Permutation Compressors for Provably Faster Distributed Nonconvex Optimization

We study the MARINA method of Gorbunov et al (2021) -- the current state-of-the-art distributed non-convex optimization method in terms of theoretical communication complexity. Theoretical superiority of this method can be largely attributed to two sources: the use of a carefully engineered biased stochastic gradient estimator, which leads to a reduction in the number of communication rounds, and the reliance on {\em independent} stochastic communication compression operators, which leads to a reduction in the number of transmitted bits within each communication round.

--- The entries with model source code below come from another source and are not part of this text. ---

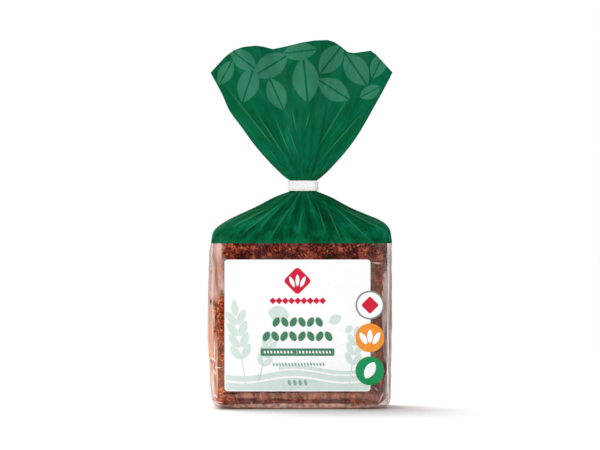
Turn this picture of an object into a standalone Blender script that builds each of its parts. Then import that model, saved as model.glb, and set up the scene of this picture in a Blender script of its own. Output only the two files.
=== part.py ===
# Sliced rye bread in a film bag that is gathered above the bread and held by a clip band.
# Metres, +Z up. The origin is the middle of the flat foot, and -Y is the front with the label.
# The bag is sealed, so it is one solid from its foot to the edge of the gathered top.

import math

import bmesh
import bpy
import numpy as np

MM = 0.001

# Driving dimensions, in millimetres
BAG_WIDTH = 113.0
BAG_DEPTH = 62.0
BREAD_TOP = 110.3
CLIP_LOW = 133.6
CLIP_HEIGHT = 6.4
CLIP_WIDTH = 18.6
CLIP_DEPTH = 8.0
STRIP_THICK = 0.7
CLIP_GAP = 0.3
NECK_SHIFT = 1.1
TOP_CORNER_Z = 207.0
TOP_HALF_WIDTH = 56.4

# Each section of the bag below the clip: height, share of the half width, share of the half depth,
# and squareness, the power of the section's superellipse
BAG_SECTIONS = [
    (0.0, 0.885, 0.800, 7.0),
    (0.7, 0.925, 0.875, 8.0),
    (2.4, 0.948, 0.925, 9.0),
    (6.0, 0.965, 0.960, 10.0),
    (18.0, 0.982, 0.985, 10.0),
    (47.0, 1.000, 1.000, 10.0),
    (80.0, 1.000, 1.000, 10.0),
    (101.3, 0.987, 0.985, 10.0),
    (107.3, 0.968, 0.950, 9.0),
    (BREAD_TOP, 0.934, 0.905, 8.0),
    (113.0, 0.876, 0.835, 7.0),
    (115.6, 0.800, 0.750, 6.0),
    (118.2, 0.708, 0.655, 5.0),
    (123.0, 0.524, 0.490, 4.0),
    (128.0, 0.358, 0.335, 3.4),
    (131.0, 0.256, 0.235, 3.0),
    (133.1, 0.166, 0.135, 2.6),
]

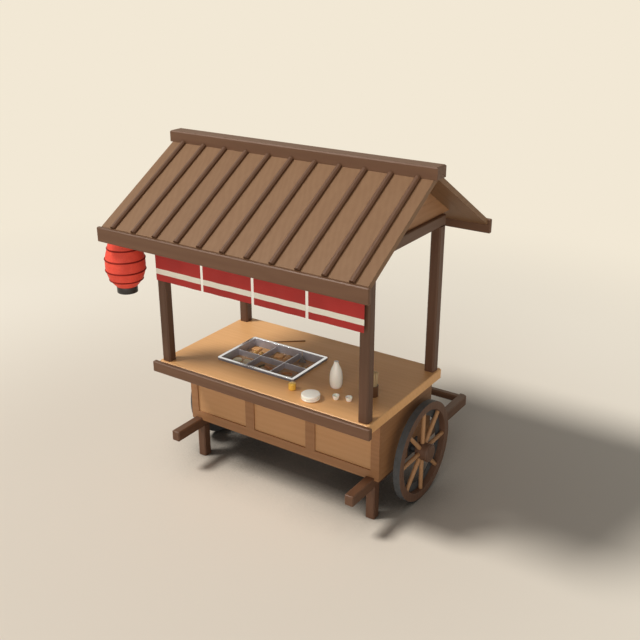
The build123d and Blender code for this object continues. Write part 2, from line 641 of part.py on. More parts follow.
def cell_centre(column, row):
    """Middle of one compartment; columns count from the left, rows from the customers' side."""
    x = PAN_CENTRE_X + (column - (PAN_COLUMNS - 1) / 2) * (CELL_X + PAN_DIVIDER)
    y = PAN_CENTRE_Y + (row - (PAN_ROWS - 1) / 2) * (CELL_Y + PAN_DIVIDER)
    return x, y


def make_pan():
    well = Box(PAN_LENGTH, PAN_DEPTH, PAN_HEIGHT, align=BELOW)
    rim = Box(PAN_LENGTH + 2 * PAN_RIM_WIDTH, PAN_DEPTH + 2 * PAN_RIM_WIDTH, PAN_RIM_HEIGHT, align=BELOW)
    rim = chamfer(rim.edges().filter_by(Axis.Z), PAN_RIM_CORNER)
    pan = Pos(PAN_CENTRE_X, PAN_CENTRE_Y, PAN_TOP_Z) * (well + rim)
    mouth = Box(PAN_LENGTH - 2 * PAN_SHEET, PAN_DEPTH - 2 * PAN_SHEET, 2 * DIVIDER_SETDOWN)
    pan -= Pos(PAN_CENTRE_X, PAN_CENTRE_Y, PAN_TOP_Z) * mouth
    for column in range(PAN_COLUMNS):
        for row in range(PAN_ROWS):
            x, y = cell_centre(column, row)
            pan -= Pos(x, y, PAN_FLOOR_Z) * Box(CELL_X, CELL_Y, PAN_HEIGHT, align=ON_TOP)
    parts["oden_pan"] = pan


def in_cells(places, shape):
    """Copies a piece of food onto the floors of the compartments, one copy for each place."""
    copies = []
    for column, row, share_x, share_y, turn in places:
        x, y = cell_centre(column, row)
        x += share_x * CELL_X / 2
        y += share_y * CELL_Y / 2
        copies.append(Pos(x, y, PAN_FLOOR_Z) * Rot(0, 0, turn) * shape)
    return Compound(copies)


def round_piece(diameter, length, sides):
    """A round of food with both ends eased."""
    r, a = diameter / 2, FOOD_ARRIS
    return few_sided([(0, r - a), (a, r), (length - a, r), (length, r - a)], sides)


def make_food():
    parts["daikon_slices"] = in_cells(DAIKON_PLACES, round_piece(DAIKON_DIAMETER, DAIKON_HEIGHT, DAIKON_SIDES))
    slab = softened(Box(SLAB_LENGTH, SLAB_WIDTH, SLAB_HEIGHT, align=ON_TOP), FOOD_ARRIS)
    parts["tofu_slabs"] = in_cells(TOFU_PLACES, slab)
    roll = Pos(0, 0, -ROLL_LENGTH / 2) * round_piece(ROLL_DIAMETER, ROLL_LENGTH, FOOD_SIDES)
    parts["fish_cake_rolls"] = in_cells(ROLL_PLACES, lying(roll, ROLL_DIAMETER))
    kelp = Pos(0, 0, -KELP_LENGTH / 2) * round_piece(KELP_DIAMETER, KELP_LENGTH, FOOD_SIDES)
    parts["kelp_rolls"] = in_cells(KELP_PLACES, lying(kelp, KELP_DIAMETER))

    flat, reach, full = BALL_FLAT_DIAMETER / 2, BALL_FACET_REACH, BALL_DIAMETER / 2
    lower = [(0, flat), (BALL_FACET_RISE, reach), (full - BALL_FACET_RISE, full)]
    upper = [(BALL_DIAMETER - z, radius) for z, radius in reversed(lower)]
    parts["fish_balls"] = in_cells(BALL_PLACES, few_sided(lower + upper, FOOD_SIDES))

    half, thick = KONNYAKU_SIDE / 2, KONNYAKU_THICKNESS / 2
    face = make_face(Polyline((-half, 0), (half, 0), (0, KONNYAKU_HEIGHT), close=True))
    block = extrude(Plane.XZ.offset(-thick) * face, KONNYAKU_THICKNESS)
    bore = Cylinder(SKEWER_DIAMETER / 2 + SKEWER_CLEARANCE, 3 * KONNYAKU_HEIGHT)
    skewer = Cylinder(SKEWER_DIAMETER / 2, SKEWER_LENGTH, align=ON_TOP)
    parts["konnyaku_triangle"] = in_cells([KONNYAKU_PLACE], block - bore)
    parts["bamboo_skewer"] = in_cells([KONNYAKU_PLACE], skewer)


# Tableware that stands on the counter

def on_counter(from_end, from_front, shape, turn=0.0):
    """Stands a piece on the counter, placed from its right end and its front edge."""
    return Pos(COUNTER_LENGTH / 2 - from_end, COUNTER_FRONT_Y + from_front, COUNTER_TOP_Z) * Rot(0, 0, turn) * shape


def open_cup(top, foot, height, wall):
    """A straight-sided cup with a flat foot and an even wall."""
    outer, base = top / 2, foot / 2
    lean = (outer - base) / (height - wall)
    hollow = few_sided([(wall, base - wall), (height + wall, outer - wall + lean * wall)], TABLEWARE_SIDES)
    return few_sided([(0, base), (height, outer)], TABLEWARE_SIDES) - hollow


def make_tableware():
    r = JAR_DIAMETER / 2
    jar = few_sided([(0, r - JAR_ARRIS), (JAR_ARRIS, r), (JAR_HEIGHT - JAR_ARRIS, r), (JAR_HEIGHT, r - JAR_ARRIS)],
                    TABLEWARE_SIDES)
    parts["mustard_jar"] = on_counter(JAR_FROM_END, JAR_FROM_FRONT, jar)

    dish = few_sided([(0, DISH_FOOT_DIAMETER / 2), (DISH_WAIST_Z, DISH_WAIST_DIAMETER / 2),
                      (DISH_HEIGHT, DISH_DIAMETER / 2)], DISH_SIDES)
    lid = few_sided([(0, DISH_DIAMETER / 2), (LID_SHOULDER_Z, LID_SHOULDER_DIAMETER / 2),
                     (LID_HEIGHT, LID_TOP_DIAMETER / 2)], DISH_SIDES)
    parts["covered_dish"] = on_counter(DISH_FROM_END, DISH_FROM_FRONT, dish)
    parts["dish_lid"] = on_counter(DISH_FROM_END, DISH_FROM_FRONT, Pos(0, 0, DISH_HEIGHT) * lid)

    bottle = few_sided([(0, BOTTLE_FOOT_DIAMETER / 2), (BOTTLE_HEEL_Z, BOTTLE_HEEL_DIAMETER / 2),
                        (BOTTLE_BELLY_Z, BOTTLE_BELLY_DIAMETER / 2), (BOTTLE_UPPER_Z, BOTTLE_UPPER_DIAMETER / 2),
                        (BOTTLE_SHOULDER_Z, BOTTLE_SHOULDER_DIAMETER / 2), (BOTTLE_NECK_Z, BOTTLE_NECK_DIAMETER / 2),
                        (BOTTLE_HEIGHT, BOTTLE_LIP_DIAMETER / 2)], TABLEWARE_SIDES)
    mouth = BOTTLE_MOUTH_DIAMETER / 2
    bottle -= few_sided([(BOTTLE_HEIGHT - BOTTLE_MOUTH_DEPTH, mouth), (BOTTLE_HEIGHT + mouth, mouth)],
                        TABLEWARE_SIDES)
    parts["sake_bottle"] = on_counter(BOTTLE_FROM_END, BOTTLE_FROM_FRONT, bottle)

    cup = open_cup(CUP_DIAMETER, CUP_FOOT_DIAMETER, CUP_HEIGHT, CUP_WALL)
    parts["sake_cups"] = Compound([on_counter(x, y, cup) for x, y in zip(CUPS_FROM_END, CUPS_FROM_FRONT)])

    holder = open_cup(HOLDER_DIAMETER, HOLDER_DIAMETER, HOLDER_HEIGHT, HOLDER_WALL)
    parts["chopstick_holder"] = on_counter(HOLDER_FROM_END, HOLDER_FROM_FRONT, holder)
    stick = few_sided([(HOLDER_WALL, CHOPSTICK_TIP_DIAMETER / 2),
                       (HOLDER_WALL + CHOPSTICK_LENGTH, CHOPSTICK_DIAMETER / 2)], CHOPSTICK_SIDES)
    row = [Pos((index - (CHOPSTICK_COUNT - 1) / 2) * CHOPSTICK_PITCH, 0, 0) * stick
           for index in range(CHOPSTICK_COUNT)]
    parts["chopsticks"] = Compound([on_counter(HOLDER_FROM_END, HOLDER_FROM_FRONT, piece, CHOPSTICK_ROW_TURN)
                                    for piece in row])

    radius, reach = COOKING_STICK_DIAMETER / 2, COOKING_STICK_LENGTH / 2
    rod = lying(few_sided([(-reach, radius), (reach, radius)], CHOPSTICK_SIDES), COOKING_STICK_DIAMETER)
    step = (COOKING_STICK_DIAMETER + COOKING_STICK_GAP) / 2
    parts["cooking_chopsticks"] = Compound([
        on_counter(COOKING_STICKS_FROM_END, COOKING_STICKS_FROM_FRONT, Pos(0, side * step, 0) * rod,
                   COOKING_STICKS_TURN) for side in (-1, 1)])


make_counter()
make_body()
make_posts()
make_roof()
make_noren()
peg_height = make_lantern()
make_chassis()
for side, sign in (("left", -1), ("right", 1)):
    wheel_plane = make_wheel(side, sign)
make_pan()
make_food()
make_tableware()

to_footprint = Pos(-FOOTPRINT_X, -FOOTPRINT_Y, 0)
os.makedirs("parts", exist_ok=True)
for name, shape in parts.items():
    placed = to_footprint * shape
    placed.label = name
    export_step(placed, f"parts/{name}.step")
print(len(parts), "nodes; origin moved by", -FOOTPRINT_X, -FOOTPRINT_Y)
print("lantern peg", LANTERN_X - FOOTPRINT_X, LANTERN_Y - FOOTPRINT_Y, peg_height)
print("wheel axis", wheel_plane - FOOTPRINT_X, -wheel_plane - FOOTPRINT_X, WHEEL_Y - FOOTPRINT_Y, WHEEL_RADIUS)
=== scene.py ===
"""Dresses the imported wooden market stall: timber, cloth, paper lantern, wheels, food and tableware.

Everything is in metres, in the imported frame: +X to the stall's right as a customer sees it,
+Y towards the cook, +Z up, with the origin on the ground in the middle of the footprint.
"""
import logging
import math
from dataclasses import dataclass, field
from enum import Enum
from typing import Callable, Iterable, Sequence, Union

import bpy
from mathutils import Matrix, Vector


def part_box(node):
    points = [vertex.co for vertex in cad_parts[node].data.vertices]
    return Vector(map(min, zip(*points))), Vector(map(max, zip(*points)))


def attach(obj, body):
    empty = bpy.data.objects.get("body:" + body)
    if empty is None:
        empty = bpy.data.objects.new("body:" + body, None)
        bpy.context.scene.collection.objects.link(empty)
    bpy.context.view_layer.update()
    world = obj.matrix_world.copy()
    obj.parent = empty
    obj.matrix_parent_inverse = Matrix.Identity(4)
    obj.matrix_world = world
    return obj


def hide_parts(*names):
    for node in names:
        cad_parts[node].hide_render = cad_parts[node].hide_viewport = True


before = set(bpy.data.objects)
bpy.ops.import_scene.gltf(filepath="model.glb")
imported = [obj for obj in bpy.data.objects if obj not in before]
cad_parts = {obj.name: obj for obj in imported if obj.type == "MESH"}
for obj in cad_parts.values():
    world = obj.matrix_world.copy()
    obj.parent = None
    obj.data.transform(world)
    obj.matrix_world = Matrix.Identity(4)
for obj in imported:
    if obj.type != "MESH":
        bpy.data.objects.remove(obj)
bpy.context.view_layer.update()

Colour = tuple[float, float, float]
Outline = list[tuple[float, float]]
STALL = "stall"
LANTERN = "lantern"
MERGE_DISTANCE = 0.00001
log = logging.getLogger("stall")


def middle(node: str) -> Vector:
    """Middle of a node's box."""
    low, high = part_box(node)
    return (low + high) / 2


def mixed(a: float, b: float, share: float) -> float:
    """A number part of the way from a to b."""
    return a + (b - a) * share


# Shader maths

class Value:
    """A number that varies over a surface; Python maths on it adds Math nodes."""

    def __init__(self, graph: "Graph", socket: bpy.types.NodeSocket) -> None:
        """Wraps one output socket of a graph."""
        self.graph = graph
        self.socket = socket

    def __add__(self, other: "Term") -> "Value":
        """Sum."""
        return self.graph.maths("ADD", self, other)

    def __sub__(self, other: "Term") -> "Value":
        """Difference."""
        return self.graph.maths("SUBTRACT", self, other)

    def __rsub__(self, other: "Term") -> "Value":
        """Difference from a plain number."""
        return self.graph.maths("SUBTRACT", other, self)

    def __mul__(self, other: "Term") -> "Value":
        """Product."""
        return self.graph.maths("MULTIPLY", self, other)

    def __truediv__(self, other: "Term") -> "Value":
        """Quotient."""
        return self.graph.maths("DIVIDE", self, other)

    def floor(self) -> "Value":
        """Whole part."""
        return self.graph.maths("FLOOR", self)

    def fraction(self) -> "Value":
        """Part after the point."""
        return self.graph.maths("FRACT", self)

    def absolute(self) -> "Value":
        """Size without its sign."""
        return self.graph.maths("ABSOLUTE", self)

    def sine(self) -> "Value":
        """Sine of an angle in radians."""
        return self.graph.maths("SINE", self)

    def root(self) -> "Value":
        """Square root."""
        return self.graph.maths("SQRT", self)

    def at_least(self, other: "Term") -> "Value":
        """The larger of two values."""
        return self.graph.maths("MAXIMUM", self, other)

    def step(self, low: float, high: float) -> "Value":
        """Rises smoothly from 0 to 1 between low and high, or falls where low is the larger."""
        node = self.graph.node("ShaderNodeMapRange", {"interpolation_type": "SMOOTHSTEP"},
                               {"Value": self, "From Min": low, "From Max": high})
        return Value(self.graph, node.outputs[0])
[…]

In this paper we i) extend the theory of MARINA to support a much wider class of potentially {\em correlated} compressors, extending the reach of the method beyond the classical independent compressors setting, ii) show that a new quantity, for which we coin the name {\em Hessian variance}, allows us to significantly refine the original analysis of MARINA without any additional assumptions, and iii) identify a special class of correlated compressors based on the idea of {\em random permutations}, for which we coin the term Perm$K$, the use of which leads to $O(\sqrt{n})$ (resp. $O(1 + d/\sqrt{n})$) improvement in the theoretical communication complexity of MARINA in the low Hessian variance regime when $d\geq n$ (resp. $d \leq n$), where $n$ is the number of workers and $d$ is the number of parameters describing the model we are learning. We corroborate our theoretical results with carefully engineered synthetic experiments with minimizing the average of nonconvex quadratics, and on autoencoder training with the MNIST dataset.